→ **Recorded information**

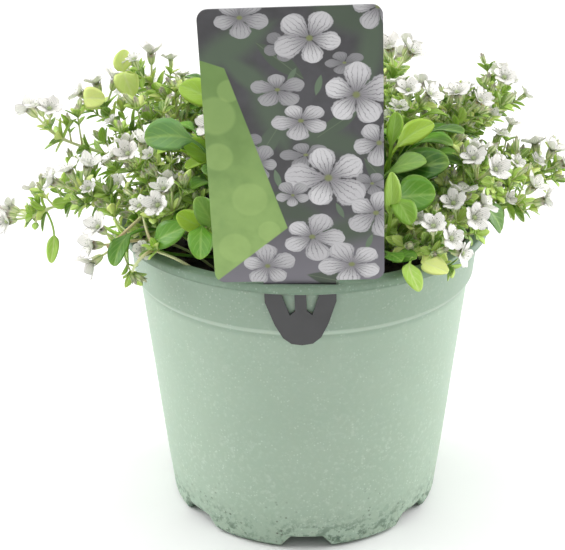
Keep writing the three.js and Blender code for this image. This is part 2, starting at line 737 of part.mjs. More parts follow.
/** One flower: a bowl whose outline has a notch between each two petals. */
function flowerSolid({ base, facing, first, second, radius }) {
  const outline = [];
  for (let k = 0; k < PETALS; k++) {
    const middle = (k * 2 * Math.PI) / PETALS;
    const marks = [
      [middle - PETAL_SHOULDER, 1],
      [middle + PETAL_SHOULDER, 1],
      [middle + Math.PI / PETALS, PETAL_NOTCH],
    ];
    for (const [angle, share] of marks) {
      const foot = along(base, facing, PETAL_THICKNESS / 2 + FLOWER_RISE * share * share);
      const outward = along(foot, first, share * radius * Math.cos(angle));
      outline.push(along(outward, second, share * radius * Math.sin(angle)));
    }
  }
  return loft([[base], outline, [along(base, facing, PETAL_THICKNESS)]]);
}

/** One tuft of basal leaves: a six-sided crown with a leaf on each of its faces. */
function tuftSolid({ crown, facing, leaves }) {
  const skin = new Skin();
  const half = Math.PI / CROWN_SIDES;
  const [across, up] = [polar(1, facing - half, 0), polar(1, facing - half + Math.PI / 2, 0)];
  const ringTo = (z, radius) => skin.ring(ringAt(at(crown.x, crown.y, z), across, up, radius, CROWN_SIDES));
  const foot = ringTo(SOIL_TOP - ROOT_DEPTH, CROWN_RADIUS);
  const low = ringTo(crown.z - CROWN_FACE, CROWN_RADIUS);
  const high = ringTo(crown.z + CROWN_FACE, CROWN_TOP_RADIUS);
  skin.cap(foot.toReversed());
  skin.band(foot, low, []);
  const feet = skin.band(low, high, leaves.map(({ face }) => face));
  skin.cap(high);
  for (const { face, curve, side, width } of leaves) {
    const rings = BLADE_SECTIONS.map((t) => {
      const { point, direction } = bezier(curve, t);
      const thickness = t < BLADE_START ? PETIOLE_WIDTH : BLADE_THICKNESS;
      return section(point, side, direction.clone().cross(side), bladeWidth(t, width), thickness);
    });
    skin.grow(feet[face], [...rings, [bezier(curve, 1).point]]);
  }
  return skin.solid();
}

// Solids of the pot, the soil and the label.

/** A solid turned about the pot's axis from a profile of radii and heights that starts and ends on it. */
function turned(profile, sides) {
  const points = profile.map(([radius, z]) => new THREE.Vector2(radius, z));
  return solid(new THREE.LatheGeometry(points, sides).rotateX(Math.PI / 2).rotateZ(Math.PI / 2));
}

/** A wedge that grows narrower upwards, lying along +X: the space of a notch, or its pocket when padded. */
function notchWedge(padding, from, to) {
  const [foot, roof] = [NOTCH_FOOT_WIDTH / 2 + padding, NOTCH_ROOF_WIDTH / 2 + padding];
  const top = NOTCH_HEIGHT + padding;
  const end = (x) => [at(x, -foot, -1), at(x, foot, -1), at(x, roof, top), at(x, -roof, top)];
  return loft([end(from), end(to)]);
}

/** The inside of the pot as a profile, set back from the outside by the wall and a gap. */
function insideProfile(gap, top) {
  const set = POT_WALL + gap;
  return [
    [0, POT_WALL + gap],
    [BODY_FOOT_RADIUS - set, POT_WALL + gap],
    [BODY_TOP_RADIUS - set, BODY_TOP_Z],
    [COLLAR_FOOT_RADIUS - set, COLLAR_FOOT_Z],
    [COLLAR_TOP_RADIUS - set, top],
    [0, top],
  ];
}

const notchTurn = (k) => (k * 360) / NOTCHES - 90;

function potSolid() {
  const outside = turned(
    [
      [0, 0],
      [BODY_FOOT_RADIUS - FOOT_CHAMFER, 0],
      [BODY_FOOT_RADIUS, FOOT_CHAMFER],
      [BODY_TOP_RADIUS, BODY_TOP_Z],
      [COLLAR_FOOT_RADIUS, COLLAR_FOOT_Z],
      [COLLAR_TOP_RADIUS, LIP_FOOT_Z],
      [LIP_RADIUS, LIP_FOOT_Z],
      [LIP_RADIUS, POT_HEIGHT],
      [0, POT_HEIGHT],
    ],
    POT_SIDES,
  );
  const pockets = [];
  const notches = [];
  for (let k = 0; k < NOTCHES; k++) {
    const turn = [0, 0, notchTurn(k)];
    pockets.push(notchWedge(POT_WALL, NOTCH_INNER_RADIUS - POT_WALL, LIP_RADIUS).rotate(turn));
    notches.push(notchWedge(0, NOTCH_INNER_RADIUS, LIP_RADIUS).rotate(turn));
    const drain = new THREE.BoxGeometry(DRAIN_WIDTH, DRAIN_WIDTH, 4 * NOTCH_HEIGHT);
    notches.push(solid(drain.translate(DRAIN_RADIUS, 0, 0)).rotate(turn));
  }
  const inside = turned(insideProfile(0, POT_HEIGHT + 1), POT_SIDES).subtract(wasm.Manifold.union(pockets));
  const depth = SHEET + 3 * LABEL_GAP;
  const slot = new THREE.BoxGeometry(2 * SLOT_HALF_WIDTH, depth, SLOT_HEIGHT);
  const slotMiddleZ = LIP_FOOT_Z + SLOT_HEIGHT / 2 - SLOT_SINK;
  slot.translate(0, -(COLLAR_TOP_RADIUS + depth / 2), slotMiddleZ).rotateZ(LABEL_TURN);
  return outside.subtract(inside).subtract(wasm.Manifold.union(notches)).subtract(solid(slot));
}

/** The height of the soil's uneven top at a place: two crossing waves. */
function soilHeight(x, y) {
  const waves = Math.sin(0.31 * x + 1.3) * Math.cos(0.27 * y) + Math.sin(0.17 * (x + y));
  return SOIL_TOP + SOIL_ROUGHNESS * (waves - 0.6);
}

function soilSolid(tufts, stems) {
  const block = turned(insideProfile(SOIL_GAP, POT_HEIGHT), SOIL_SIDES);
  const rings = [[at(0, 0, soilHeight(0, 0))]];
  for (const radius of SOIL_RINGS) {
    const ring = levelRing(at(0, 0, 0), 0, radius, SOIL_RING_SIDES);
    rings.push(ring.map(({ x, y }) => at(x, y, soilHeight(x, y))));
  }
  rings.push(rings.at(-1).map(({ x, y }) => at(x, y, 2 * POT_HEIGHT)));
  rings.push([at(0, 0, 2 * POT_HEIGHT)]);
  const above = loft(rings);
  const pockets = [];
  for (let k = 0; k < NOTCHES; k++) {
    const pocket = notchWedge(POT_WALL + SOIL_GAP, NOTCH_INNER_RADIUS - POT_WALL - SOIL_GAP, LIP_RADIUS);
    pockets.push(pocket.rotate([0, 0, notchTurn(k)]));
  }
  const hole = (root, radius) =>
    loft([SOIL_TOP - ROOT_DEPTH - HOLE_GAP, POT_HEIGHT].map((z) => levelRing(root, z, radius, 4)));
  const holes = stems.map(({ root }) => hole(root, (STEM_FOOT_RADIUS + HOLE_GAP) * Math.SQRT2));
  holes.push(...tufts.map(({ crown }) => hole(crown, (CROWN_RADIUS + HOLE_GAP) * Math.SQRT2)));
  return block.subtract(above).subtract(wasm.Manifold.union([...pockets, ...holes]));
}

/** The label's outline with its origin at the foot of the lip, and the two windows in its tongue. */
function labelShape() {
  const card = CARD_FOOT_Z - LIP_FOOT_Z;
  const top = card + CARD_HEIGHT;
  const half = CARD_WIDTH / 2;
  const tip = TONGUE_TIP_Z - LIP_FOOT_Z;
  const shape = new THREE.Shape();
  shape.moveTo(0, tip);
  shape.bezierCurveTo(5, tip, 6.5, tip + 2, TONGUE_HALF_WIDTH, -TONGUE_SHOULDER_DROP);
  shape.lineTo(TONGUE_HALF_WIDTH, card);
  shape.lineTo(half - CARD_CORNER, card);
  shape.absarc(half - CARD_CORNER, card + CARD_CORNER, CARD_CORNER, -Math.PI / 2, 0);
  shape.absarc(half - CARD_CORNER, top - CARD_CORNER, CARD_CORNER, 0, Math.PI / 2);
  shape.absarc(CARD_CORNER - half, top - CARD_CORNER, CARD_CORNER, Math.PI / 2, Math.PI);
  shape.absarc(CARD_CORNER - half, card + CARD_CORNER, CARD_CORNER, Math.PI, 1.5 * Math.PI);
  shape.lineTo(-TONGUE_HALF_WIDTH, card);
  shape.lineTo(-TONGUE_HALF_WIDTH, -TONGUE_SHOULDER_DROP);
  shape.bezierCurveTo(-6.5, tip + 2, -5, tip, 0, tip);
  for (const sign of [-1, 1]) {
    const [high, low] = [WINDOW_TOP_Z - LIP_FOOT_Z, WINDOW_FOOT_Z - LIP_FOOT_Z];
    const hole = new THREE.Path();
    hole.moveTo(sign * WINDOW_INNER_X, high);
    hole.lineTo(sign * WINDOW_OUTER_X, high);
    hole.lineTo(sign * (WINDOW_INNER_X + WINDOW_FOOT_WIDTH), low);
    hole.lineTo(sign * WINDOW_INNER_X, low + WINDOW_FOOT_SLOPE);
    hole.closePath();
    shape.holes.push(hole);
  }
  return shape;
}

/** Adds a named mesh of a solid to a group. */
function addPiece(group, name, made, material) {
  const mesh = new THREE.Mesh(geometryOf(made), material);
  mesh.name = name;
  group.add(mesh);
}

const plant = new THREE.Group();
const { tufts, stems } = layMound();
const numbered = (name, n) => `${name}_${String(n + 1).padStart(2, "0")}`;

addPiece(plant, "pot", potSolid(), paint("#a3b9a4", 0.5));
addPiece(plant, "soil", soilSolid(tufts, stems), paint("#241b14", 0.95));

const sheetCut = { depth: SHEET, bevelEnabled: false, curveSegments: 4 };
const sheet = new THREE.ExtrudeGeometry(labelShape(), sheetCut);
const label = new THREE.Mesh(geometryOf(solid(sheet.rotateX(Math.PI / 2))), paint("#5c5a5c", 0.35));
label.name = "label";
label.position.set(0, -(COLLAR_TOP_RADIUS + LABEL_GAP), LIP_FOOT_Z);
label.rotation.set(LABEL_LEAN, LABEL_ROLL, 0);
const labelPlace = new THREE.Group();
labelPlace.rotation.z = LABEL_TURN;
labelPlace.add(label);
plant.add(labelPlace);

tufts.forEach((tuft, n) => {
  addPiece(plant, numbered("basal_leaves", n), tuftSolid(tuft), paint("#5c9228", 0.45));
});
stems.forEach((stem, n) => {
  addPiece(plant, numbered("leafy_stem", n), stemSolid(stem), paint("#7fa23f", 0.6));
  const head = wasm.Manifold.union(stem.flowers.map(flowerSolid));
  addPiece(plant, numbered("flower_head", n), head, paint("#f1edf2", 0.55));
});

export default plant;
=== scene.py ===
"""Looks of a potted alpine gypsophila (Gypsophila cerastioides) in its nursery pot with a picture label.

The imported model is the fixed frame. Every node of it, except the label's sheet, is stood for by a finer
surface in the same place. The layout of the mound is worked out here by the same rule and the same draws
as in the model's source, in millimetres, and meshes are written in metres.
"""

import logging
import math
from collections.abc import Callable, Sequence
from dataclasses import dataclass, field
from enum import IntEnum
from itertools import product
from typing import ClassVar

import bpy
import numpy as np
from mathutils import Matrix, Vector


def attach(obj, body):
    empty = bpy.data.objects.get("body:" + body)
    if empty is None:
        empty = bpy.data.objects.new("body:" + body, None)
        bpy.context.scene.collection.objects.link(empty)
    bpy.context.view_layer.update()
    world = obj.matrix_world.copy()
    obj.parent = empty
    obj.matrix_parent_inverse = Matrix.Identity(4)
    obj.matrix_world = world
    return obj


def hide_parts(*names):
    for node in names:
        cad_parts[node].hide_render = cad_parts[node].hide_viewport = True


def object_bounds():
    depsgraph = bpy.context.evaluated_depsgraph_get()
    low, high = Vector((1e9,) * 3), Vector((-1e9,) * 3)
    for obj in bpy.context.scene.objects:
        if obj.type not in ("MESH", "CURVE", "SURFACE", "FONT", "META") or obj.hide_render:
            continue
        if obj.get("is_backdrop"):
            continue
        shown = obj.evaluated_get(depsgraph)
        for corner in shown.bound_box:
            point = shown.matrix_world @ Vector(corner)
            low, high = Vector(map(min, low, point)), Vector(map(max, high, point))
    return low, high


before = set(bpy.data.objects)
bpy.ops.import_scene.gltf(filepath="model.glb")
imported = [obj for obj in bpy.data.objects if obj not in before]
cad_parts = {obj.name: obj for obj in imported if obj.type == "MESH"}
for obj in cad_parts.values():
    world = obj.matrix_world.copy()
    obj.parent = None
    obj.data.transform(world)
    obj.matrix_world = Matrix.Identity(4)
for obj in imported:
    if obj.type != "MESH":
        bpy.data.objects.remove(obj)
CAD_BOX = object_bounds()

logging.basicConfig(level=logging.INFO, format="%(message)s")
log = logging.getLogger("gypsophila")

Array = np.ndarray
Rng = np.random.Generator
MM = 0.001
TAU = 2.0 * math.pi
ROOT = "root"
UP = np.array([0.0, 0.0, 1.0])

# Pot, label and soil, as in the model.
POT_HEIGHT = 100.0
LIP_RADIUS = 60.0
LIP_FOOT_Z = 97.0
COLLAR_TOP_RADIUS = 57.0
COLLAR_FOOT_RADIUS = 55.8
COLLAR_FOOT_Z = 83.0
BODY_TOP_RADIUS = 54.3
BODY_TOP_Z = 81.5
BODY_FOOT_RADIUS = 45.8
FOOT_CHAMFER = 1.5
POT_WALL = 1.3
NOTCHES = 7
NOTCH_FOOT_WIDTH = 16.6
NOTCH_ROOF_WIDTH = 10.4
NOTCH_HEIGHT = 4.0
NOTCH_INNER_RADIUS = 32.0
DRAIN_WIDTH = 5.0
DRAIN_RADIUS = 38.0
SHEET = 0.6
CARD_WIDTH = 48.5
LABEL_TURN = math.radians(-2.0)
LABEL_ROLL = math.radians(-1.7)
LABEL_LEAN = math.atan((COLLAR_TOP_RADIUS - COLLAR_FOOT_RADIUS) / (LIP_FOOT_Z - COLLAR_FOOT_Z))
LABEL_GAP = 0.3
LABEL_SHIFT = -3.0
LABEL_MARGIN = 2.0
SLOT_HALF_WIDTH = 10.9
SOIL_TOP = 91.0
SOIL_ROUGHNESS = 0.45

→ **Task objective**
Begin at the line that has "tufts.forEach((tuft, n) =>"; stop after the line that has "for node in". Copy every line in that span exactly.

→ **Full answer**
tufts.forEach((tuft, n) => {
  addPiece(plant, numbered("basal_leaves", n), tuftSolid(tuft), paint("#5c9228", 0.45));
});
stems.forEach((stem, n) => {
  addPiece(plant, numbered("leafy_stem", n), stemSolid(stem), paint("#7fa23f", 0.6));
  const head = wasm.Manifold.union(stem.flowers.map(flowerSolid));
  addPiece(plant, numbered("flower_head", n), head, paint("#f1edf2", 0.55));
});

export default plant;
=== scene.py ===
"""Looks of a potted alpine gypsophila (Gypsophila cerastioides) in its nursery pot with a picture label.

The imported model is the fixed frame. Every node of it, except the label's sheet, is stood for by a finer
surface in the same place. The layout of the mound is worked out here by the same rule and the same draws
as in the model's source, in millimetres, and meshes are written in metres.
"""

import logging
import math
from collections.abc import Callable, Sequence
from dataclasses import dataclass, field
from enum import IntEnum
from itertools import product
from typing import ClassVar

import bpy
import numpy as np
from mathutils import Matrix, Vector


def attach(obj, body):
    empty = bpy.data.objects.get("body:" + body)
    if empty is None:
        empty = bpy.data.objects.new("body:" + body, None)
        bpy.context.scene.collection.objects.link(empty)
    bpy.context.view_layer.update()
    world = obj.matrix_world.copy()
    obj.parent = empty
    obj.matrix_parent_inverse = Matrix.Identity(4)
    obj.matrix_world = world
    return obj


def hide_parts(*names):
    for node in names:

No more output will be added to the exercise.